Maryland is not the only state that has sought to expand wiretapping to gun crimes. Republican Governor Charlie Baker of Massachusetts pushed a bill last year that would have added gun trafficking to the list of offenses that constitute organized crime, thus allowing law enforcement to obtain a wiretap. But the bill failed to advance, prompting an outcry from police and prosecutors.

The two provisions in Maryland were initially part of a much more sweeping and contentious piece of anti-crime legislation backed by Governor Hogan that included longer prison sentences for repeat violent offenders. The measure, introduced by Democratic State Senator Bobby Zirkin of Baltimore County, cleared the state Senate but died in the House, with critics saying the proposed policies would have amounted to a step back in the state’s efforts to reduce mass incarceration.

The two gun trafficking provisions were among the elements of the more comprehensive legislation that lawmakers revived as amendments to other bills already introduced in the Legislature.

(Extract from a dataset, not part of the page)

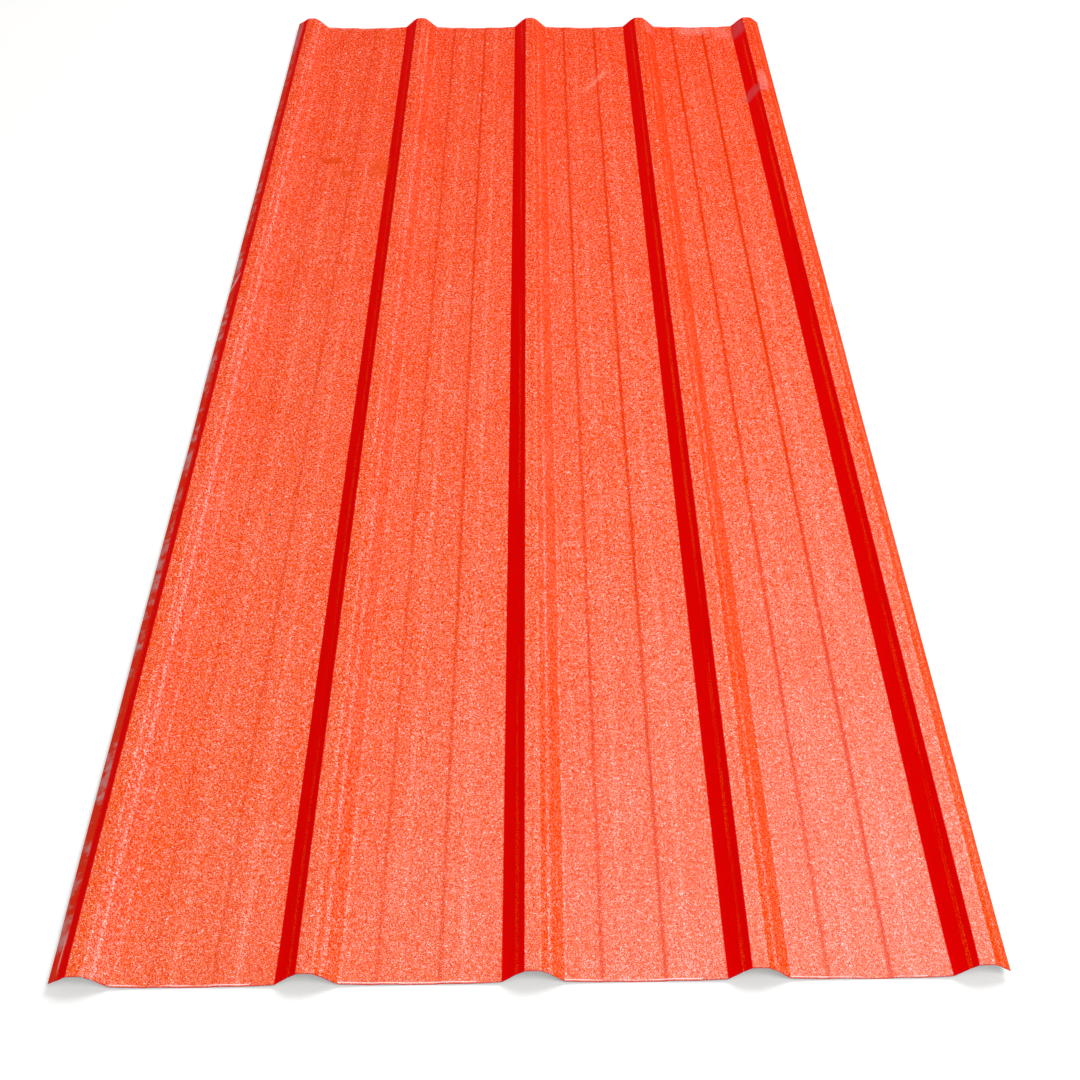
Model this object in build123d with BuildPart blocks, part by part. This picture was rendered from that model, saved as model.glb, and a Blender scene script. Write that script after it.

Rich Gibson Jr., a Baltimore prosecutor who is running to become the state’s attorney in neighboring Howard County, said the exclusion of gunrunning cases from Maryland’s wiretapping law came to his attention as early as 2013, when he worked on a case in which authorities arrested a man in the city with a van full of illegal ammunition and handguns, some of which had been outfitted with laser sights. Authorities wanted to know how the suspect obtained the weapons and who else may have been involved in trafficking them into Baltimore. But with investigators unable to tap the suspect’s phone, any hope of putting the pieces together fizzled.

“We got those specific guns off the street, but we didn’t know how deep that well went — and we never will,” Gibson said. “That’s frustrating.”